Under the PBIS approach, referrals are not an automatic step. Instead, teachers perform a broader assessment of what might be driving the behavior problems. Teachers and school officials spend more time engaging with the student about what might be the underlying problems. If the child came to school hungry and that was affecting their participation in the classroom, for example, the school would make sure the student gets something to eat.

Teachers also perform a check-in at the start of each day with the student to help reinforce standards of behavior, and a check-out at the end to talk over how things went.

If those steps aren’t enough, the program calls for developing a plan that addresses the student’s challenges and needs. Special education students already have individual education plans, but PBIS takes things further and focuses on behavior.

Defiance is the most cited reason special education students are suspended or expelled, and implicit biases are at least partly responsible for that. This type of suspension is classified as “subjective” by the ODE.

“What one person might call defiance another person might call ‘Here’s a student who’s really engaged in the lesson,’” McIntosh says. “Ambiguity is disproportionality’s best friend.”

McIntosh says the program keeps an eye out for implicit bias — a baked-in and often unrecognized tendency of teachers and administrators to punish certain kinds of students.

“Our research says the vast majority of disproportionality comes from implicit bias,” McIntosh says.

That’s especially true when the need for discipline is a judgment call. Often, it’s not that the student outright refuses to follow the rules, but rather that the student struggles with understanding the expectations.

Terry Scott, director of the Center for Instructional and Behavioral Research in Schools at the University of Louisville, says PBIS is designed to help all kids succeed in all areas of school, whether that be the classroom, the playground or the cafeteria.

And when all students are succeeding, special education students are succeeding.

When schools implement PBIS across the board it “greatly reduces the probability of [special education students] having those problems more so than other kids who weren’t as likely to have them in the first place,” Scott says.

According to Scott, the PBIS approach explicitly addresses social expectations to all students, which he notes is especially important for special education students.

“Kids with disabilities, especially, have real challenges in figuring out all these environmental cues that a lot of other kids pick up on rather quickly,” he says.

PBIS helps bridge that gap.

Scott taught at the UO before McIntosh began working at the university. The two are currently working on research together, though it is yet to be published.

State officials don’t offer specific recommendations on how to address the problem, but many Lane County school districts use PBIS to varying extents. Springfield’s district-wide implementation of PBIS could explain why their rate of disproportionality among special education students is lower than that of other districts.
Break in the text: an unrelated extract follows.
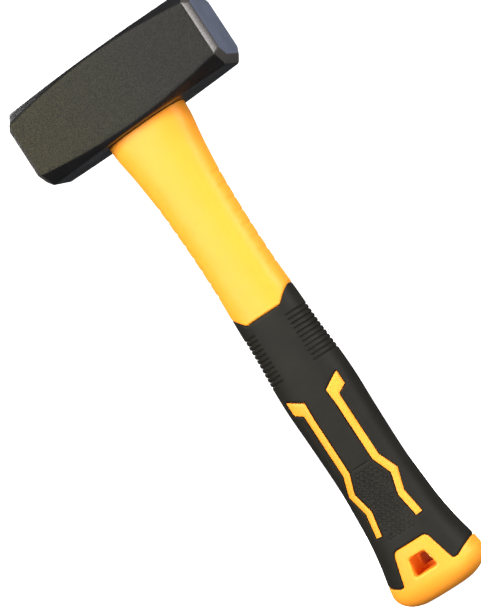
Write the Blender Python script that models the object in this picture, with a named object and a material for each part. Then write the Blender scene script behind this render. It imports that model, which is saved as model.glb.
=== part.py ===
"""Double-faced club hammer, about 1 kg, with a fibreglass-cored plastic handle and a rubber grip.

Frame: metres. The origin is the centre of the flat under the butt, +Z runs up the handle to the head,
+X runs along the head to one striking face, and -Y is the front cheek.
All the sizes below are in millimetres and pass through MM when a mesh is made.
"""
import math

import bmesh
import bpy

MM = 0.001
GAP = 0.3                      # clearance kept between neighbouring solids

# Head
HEAD_LENGTH = 107.0            # striking face to striking face, along X
HEAD_SIDE = 40.0               # the section is square
HEAD_BOTTOM = 258.0
HEAD_TOP = HEAD_BOTTOM + HEAD_SIDE
HEAD_MIDDLE = HEAD_BOTTOM + HEAD_SIDE / 2
FACE_BEVEL_LENGTH = 2.9        # bevel round each striking face, measured along the head
FACE_BEVEL_DEPTH = 3.7         # the same bevel, measured across the head
CORNER_END = (8.0, 6.05)       # long corner chamfer beside the bevel, across the cheek and down the side
CORNER_WAIST = 1.6             # what is left of that chamfer at mid-length
CORNER_POWER = 1.9             # how the chamfer grows from waist to end
CORNER_STEPS = 6

# Eye: an oval hole through the head that flares towards the top
EYE_BOTTOM = (15.0, 10.5)      # half-length along X, half-width along Y
EYE_TOP = (16.6, 12.0)
EYE_SEGMENTS = 36

# Handle, half-width along X and half-thickness along Y at heights above the butt
HANDLE_STATIONS = [
    (10.5, 24.2, 17.0), (16.4, 23.2, 16.8), (25.6, 21.2, 16.1), (38.0, 19.4, 14.7), (50.0, 18.6, 13.6),
    (66.0, 17.75, 13.3), (90.0, 18.1, 13.4), (108.0, 18.6, 13.5), (123.0, 18.2, 13.3), (137.0, 17.3, 13.0),
    (155.0, 16.7, 12.8), (171.0, 16.0, 12.3), (190.0, 15.9, 12.1), (207.0, 16.3, 12.1), (221.5, 17.0, 12.3),
    (231.0, 17.9, 12.6), (240.5, 19.0, 12.9), (250.0, 20.5, 13.1), (257.7, 21.0, 13.2),
]
SECTION_POWER = 2.6            # superellipse exponent of the handle's sections
HANDLE_SEGMENTS = 36
LEVEL_STEP = 8.0
COLLAR_TOP = HEAD_BOTTOM - GAP
BUTT_WIDEST = HANDLE_STATIONS[0][0]
BUTT_ROUND = (13.0, 9.0)       # how far the butt's rounded edge comes in along X and Y, down to the flat
BUTT_STEPS = 6

# Tang, which fills the eye, and the resin round it
TANG = (13.4, 9.0)
FILL_TOP = HEAD_TOP - 0.8

# Fibreglass core
CORE = (6.6, 4.8)
CORE_BOTTOM = 31.0
CORE_SEGMENTS = 24

# Rubber grip
GRIP_THICKNESS = 2.5
GRIP_TOP = 152.8               # height of the straight middle of its upper edge
GRIP_TOP_HALF = 9.5            # half-length of that straight middle
GRIP_TOP_SLOPE = 1.0           # rise of the upper edge towards the sides
TONGUE_TOP = 28.7
TONGUE_TOP_HALF = 9.1
TONGUE_FOOT = (13.7, 12.4)     # where the side of the tongue meets the grip's lowest edge
TONGUE_RADIUS = 3.0
LEG_BOTTOM_HALF = 16.0         # outer end of the grip's lowest edge
LEG_RADIUS = 1.1
LEG_SLOPE = 0.48               # rise of the lower edge towards the sides
OUTSIDE = 30.0                 # a half-width that clears the whole handle

# One zigzag stripe, as (x, z) corners from its top point, down the outer edge and back up the inner edge
STRIPE = [
    (14.6, 113.5), (14.6, 106.0), (10.2, 103.4), (10.2, 70.3), (13.9, 60.8), (11.0, 50.2), (13.0, 37.8),
    (9.6, 37.6), (7.4, 49.8), (10.1, 60.4), (6.4, 70.0), (6.4, 100.0), (5.9, 108.2),
]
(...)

Studies from the UO show that schools that implementing 70 percent of each of the three tiers of PBIS can see meaningful reductions is suspensions and expulsions.

Limitations of PBIS

Springfield officials caution that PBIS — or any program — alone cannot account for meaningful differences in discipline rates between school districts. But they say Springfield’s long-term commitment to alternatives to suspension and expulsions has meant real differences for their students.

PBIS researchers say commitment is key. “PBIS is only as good as how well you implement it,” Scott says.

McIntosh says that he thinks there can be valid reasons to suspend a student, but more often a suspension should only occur “because an unsafe thing happened, and we need to get our team together to figure out how everybody can be safe.”

The program has its drawbacks. It is time-intensive and, as a result, expensive. Springfield, for example, had to drop PBIS for a few years in the late 2000s when budget cuts made it too expensive to continue. The district rebooted it district-wide in 2012.

The program also needs broad support. If one school in the district uses PBIS, for example, that might end if the principal leaves. In Springfield, district officials make sure the program continues.

“The team has a level of responsibility to train that person about what they have done in the past and what they expect to be doing moving into the future,” says Brian Megert, director of special programs at Springfield School District.

While other Lane County school districts use some aspects of PBIS, it’s not clear why most have not matched Springfield’s commitment.

Looking Ahead

On Jan. 22, Disability Rights Oregon filed a class action lawsuit against the ODE, arguing that special education students are unable to attend a full day of school.

“Many public schools throughout Oregon have unnecessarily and unlawfully shortened the school day for children who engage in challenging classroom behaviors related to their disabilities,” the lawsuit says.

In addition, state education officials say they are looking to the 2019 Legislature to address the school discipline problems. A state advisory committee has proposed nine recommendations for further eliminating discipline disparities in schools.

The recommendations include providing trauma-informed practices, assessing current data collection, giving resources and supports to school districts to develop policies, and establishing procedures to support transitions.

Frieda Bikele eventually took Anne out of Camas Ridge and enrolled in her a private school. She knew that if Camas Ridge — a comprehensive elementary school with specialists on site — could not meet Anne’s educational needs, no school in the district could.

Before her daughter left Camas Ridge, Bikele was told Anne was below her grade level in reading. Within three months of starting first grade at Life! Lutheran, Bikele was asked if Anne could be moved to the second-grade reading level.

Bikele says, “The very first day [Anne] walked in the classroom, she didn’t look back.”

This story was developed as part of the Catalyst Journalism Project at the University of Oregon School of Journalism and Communication. Catalyst brings together investigative reporting and solutions journalism to spark action and response to Oregon’s most perplexing issues. To learn more visit journalism.uoregon.edu/catalyst or follow the project on Twitter @UO_catalyst. 

The Most Expelled and Suspended

Children who qualify for special education services can have a variety of learning barriers from speech impairments to developmental delays. The children who are expelled and suspended the most are children with special education, also known as SPED, classifications of “Emotional Disturbances” and “Other Health Impaired” — two very broad categories. Emotional disturbances include students with anything from PTSD to phobias to depression. Children who are in the other health-impaired category may have anything from attention deficit disorders to diabetes.